Bint Alshamsa has a great post about the need to decenter whiteness in feminism and I’d like to just think about it from the other side for a few minutes. I don’t really want to take issue with what Alshamsa’s saying, because her larger point is spot on, but I do want to say a little bit about this:
However, the problem is, when women of color do take the time to try and educate white women, the white women just aren’t willing to try and see outside of their whiteness.
It’s not a main point to what she’s saying, but it seems to me that it’s an assertion that requires a yes/but/and and that said yes/but/and doesn’t need to be directed at women of color, but at white women.
Because it’s exactly at this juncture where we pull that whole “I don’t see myself as having a race; I don’t see race” bullshit that we think is so magnanimous and non-racist, but which other people experiences as us saying “Our experience is the default. What happens to us is what happens to everyone!”
See, because we are both at the point where a lot of white women just aren’t willing to try and see outside of their whiteness
We aren’t even at the point where most white women are willing to acknowledge that they are white and that being white means something, not even in terms of privilege, but in terms of a loosely shared culture and experiences and world-view. And I’m not sure why that is, exactly.
Well, I mean, I have my guesses. I think that, for the most part, we’re afraid that talking about what it means to be white borders too closely discussions of White Pride and overtly racist discussions about why white people rule and the rest of the world droolz. And most people would rather not be caught up in conversations more fitting for Klan rallies.
But the strategy we perpetuate instead–that we have no unique race and thus no unique experiences brought about because of our race–both makes us look like we’re either stupid or liars and also ends up being racist because we then act like our specifically white experience is the universal experience.
And, so what we end up with is a situation where non-white people can plainly see that the denial of difference based on our different experiences because of how we’re racially marked in a racist culture is a recognizably white way of getting by in America, while we white people, with the exception of admitted racists, continue to deny that we have any recognizably white ways of getting by in the world.
We white people need to get over this.

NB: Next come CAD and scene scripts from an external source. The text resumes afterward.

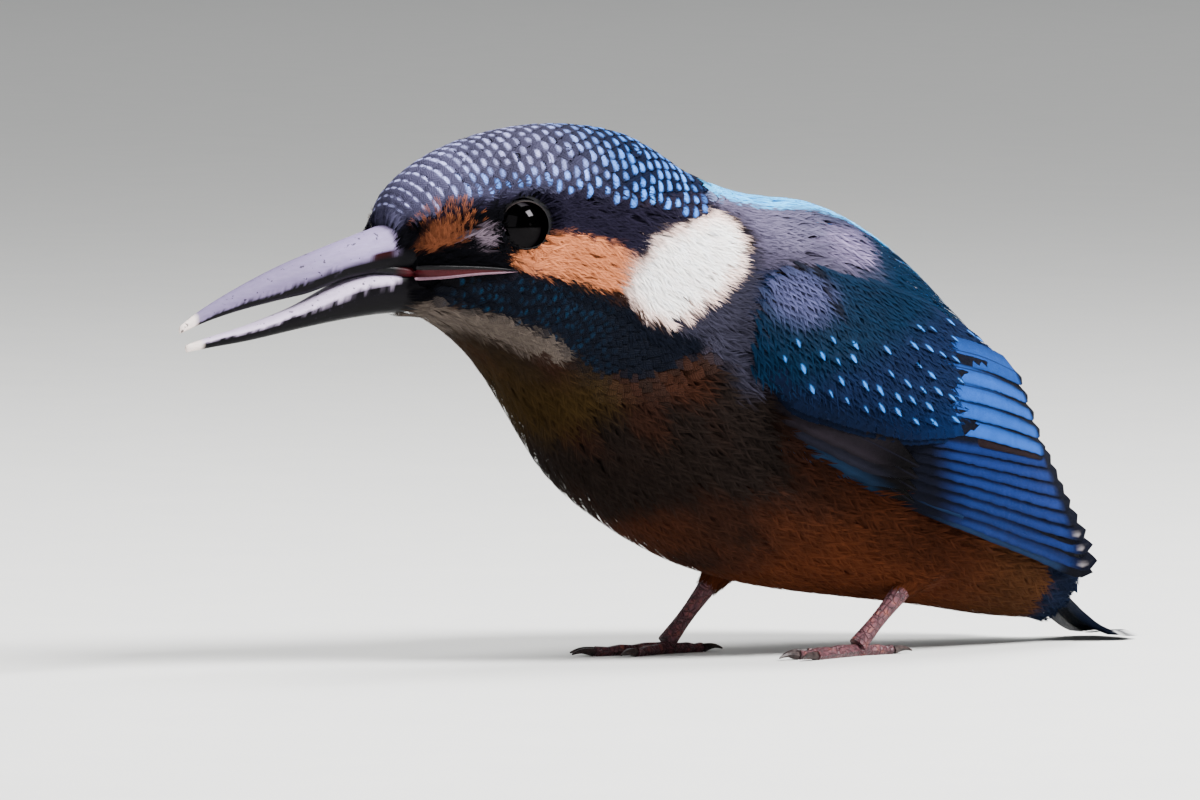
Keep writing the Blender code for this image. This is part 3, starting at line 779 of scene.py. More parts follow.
def make_piece(name, points, faces, finish, tones, vane=None, bake=None, loop_bake=None):
    """A smooth mesh object in the frame, riding on the one body.

    tones, vane and bake are for each point, and loop_bake for each corner of each face.
    """
    mesh = bpy.data.meshes.new(name)
    sides = faces.shape[1]
    mesh.vertices.add(len(points))
    mesh.vertices.foreach_set("co", ((points + ORIGIN) * MM).astype(np.float32).ravel())
    mesh.loops.add(faces.size)
    mesh.loops.foreach_set("vertex_index", faces.ravel().astype(np.int32))
    mesh.polygons.add(len(faces))
    mesh.polygons.foreach_set("loop_start", np.arange(0, faces.size, sides, dtype=np.int32))
    mesh.update(calc_edges=True)
    mesh.shade_smooth()
    layer = mesh.color_attributes.new("Plumage", "FLOAT_COLOR", "POINT")
    full = np.concatenate((tones, np.ones((len(tones), 1))), 1)
    layer.data.foreach_set("color", full.astype(np.float32).ravel())
    if bake is not None:
        loop_bake = bake[faces.ravel()]
    for title, places in (("OFBake", loop_bake), ("Vane", None if vane is None else vane[faces.ravel()])):
        if places is not None:
            mesh.uv_layers.new(name=title).data.foreach_set("uv", places.astype(np.float32).ravel())
    piece = bpy.data.objects.new(name, mesh)
    bpy.context.scene.collection.objects.link(piece)
    mesh.materials.append(finish)
    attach(piece, "root")
    return piece


def sprinkle(wanted, gap, seed):
    """Scattered root places on the skin where wanted(points) is true, about that gap apart."""
    hide = Build.surfaces()
    grid = hide.flesh.points
    rng = np.random.default_rng(seed)
    wrapped = np.concatenate((grid, grid[:, :1]), 1)
    size = (np.linalg.norm(np.diff(wrapped[:-1], axis=1), axis=-1)
            * np.linalg.norm(np.diff(grid, axis=0), axis=-1))
    size = size * (wanted(grid[:-1].reshape(-1, 3)).reshape(size.shape) > 0)
    weight = (size / gap ** 2).ravel()
    count = int(weight.sum() * 4)       # more than can fit
    cells = rng.choice(size.size, count, p=weight / weight.sum())
    rows, columns = cells // size.shape[1] + rng.random(count), cells % size.shape[1] + rng.random(count)
    return thin_out(hide.flesh.at(rows, columns), gap * 0.82)


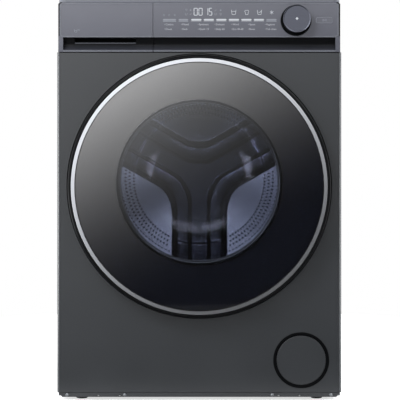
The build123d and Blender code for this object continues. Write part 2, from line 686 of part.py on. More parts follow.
# ================================================================ detergent drawer
DRAWER_RIGHT = DRAWER_SEAM_X - DRAWER_SEAM / 2
PULL_X = (-HALF + 36.0, -HALF + 166.0)                  # finger slot under the drawer's face
PULL_Z = (FASCIA_BOTTOM - 12.0, FASCIA_BOTTOM - 1.0)
PULL_DEPTH = 34.0
PULL_WALL = 2.5
TRAY_WALL = 2.0
TRAY_X = (-HALF + 16.0, -HALF + 187.0)
TRAY_Z = (CONSOLE_BOTTOM + 9.5, CONSOLE_TOP - 26.0)
TRAY_BACK = -22.0
PAD_DEPTH = 4.0
TONGUE_WIDTH = 12.0
TONGUE_Z = (TRAY_Z[0] + 14, TRAY_Z[0] + 30)

with BuildPart() as drawer_front:
    console_strip(-CONSOLE_HALF + GROOVE_END, DRAWER_RIGHT, True)
    hollow_console(-CONSOLE_HALF + GROOVE_END + CONSOLE_WALL, DRAWER_RIGHT - CONSOLE_WALL)
    console_strip(-CONSOLE_HALF, -CONSOLE_HALF + GROOVE_END, False)
    round_console_corner(-1)
    # pocket for the fingers, closed at the back and the sides
    pocket_low = (PULL_X[0], CONSOLE_FACE + 1, PULL_Z[0])
    pocket_high = (PULL_X[1], CONSOLE_FACE + PULL_DEPTH, PULL_Z[1])
    box(
        (pocket_low[0] - PULL_WALL, CONSOLE_FACE + GROOVE_DEPTH, pocket_low[2] - PULL_WALL),
        (pocket_high[0] + PULL_WALL, pocket_high[1] + PULL_WALL, pocket_high[2] + PULL_WALL),
    )
    box(pocket_low, pocket_high, mode=Mode.SUBTRACT)
    # pads the tray's tongues rest against
    for x in (TRAY_X[0], TRAY_X[1] - TONGUE_WIDTH):
        box(
            (x, CONSOLE_FACE + GROOVE_DEPTH, TONGUE_Z[0]),
            (x + TONGUE_WIDTH, CONSOLE_REAR - PAD_DEPTH - GAP, TONGUE_Z[1]),
        )
save(drawer_front.part, "drawer_front")

TRAY_FRONT = CONSOLE_FACE + PULL_DEPTH + PULL_WALL + GAP
TRAY_SPLITS = (TRAY_X[0] + 58.0, TRAY_X[0] + 114.0)             # walls between the three compartments
with BuildPart() as drawer_tray:
    box((TRAY_X[0], TRAY_FRONT, TRAY_Z[0]), (TRAY_X[1], TRAY_BACK, TRAY_Z[1]))
    cells = [TRAY_X[0], *TRAY_SPLITS, TRAY_X[1]]
    for left, right in zip(cells, cells[1:]):
        box(
            (left + TRAY_WALL, TRAY_FRONT + TRAY_WALL, TRAY_Z[0] + TRAY_WALL),
            (right - TRAY_WALL, TRAY_BACK - TRAY_WALL, TRAY_Z[1] + 1),
            mode=Mode.SUBTRACT,
        )
    # tongues that clip into the drawer's front, one each side of the pull
    for x in (TRAY_X[0], TRAY_X[1] - TONGUE_WIDTH):
        box(
            (x, CONSOLE_REAR - PAD_DEPTH, TONGUE_Z[0]),
            (x + TONGUE_WIDTH, TRAY_FRONT + 1, TONGUE_Z[1]),
        )
save(drawer_tray.part, "drawer_tray")

SIPHON_TOP = TRAY_Z[1] - 4.0
with BuildPart() as siphon_cap:
    siphon_x = (TRAY_SPLITS[0] + TRAY_SPLITS[1]) / 2
    siphon_half = (TRAY_SPLITS[1] - TRAY_SPLITS[0]) / 2 - TRAY_WALL - GAP
    box(
        (siphon_x - siphon_half, TRAY_BACK - TRAY_WALL - GAP - 70, SIPHON_TOP - 3),
        (siphon_x + siphon_half, TRAY_BACK - TRAY_WALL - GAP, SIPHON_TOP),
    )
    tube(siphon_x, TRAY_BACK - 28, TRAY_Z[0] + TRAY_WALL + GAP, SIPHON_TOP, 8, 5)
    tube(siphon_x, TRAY_BACK - 28, SIPHON_TOP - 3, SIPHON_TOP, 8)
    # grip rib to lift the cap out
    box((siphon_x - 12, TRAY_BACK - 60, SIPHON_TOP), (siphon_x + 12, TRAY_BACK - 57, SIPHON_TOP + 3))
save(siphon_cap.part, "siphon_cap")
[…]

We need to learn how to talk frankly about what it means to be white, how whiteness is constructed in our culture, how it’s perpetuated, how it’s recognized, how it’s wielded against others.
I could be wrong, but it seems to me that we have to first admit that we’re white–that ours isn’t the universal experience, but a specifically raced experience of the world–so that we can then see the ways in which we don’t get beyond our whiteness when interacting with the world.
I think the fear is that admitting that we’re white makes our whiteness into a huge issue, but really, admitting that we’re white is the first step in making it a much smaller issue.
I hope it’s apparent that I’m using “white” and “race” to mean malleable, social constructs which are incredibly powerful and not a collection of biological traits. First, using biology to talk about what it means to have a race ends up being kind of useless. And second, I don’t know of anyone who has any problem admitting that they have biological traits that (might seem to) mark them as “white.” I’m talking about getting people to recognize that they are operating under a set of concerns dictated, in part, by social constructs linked to perceived skin color.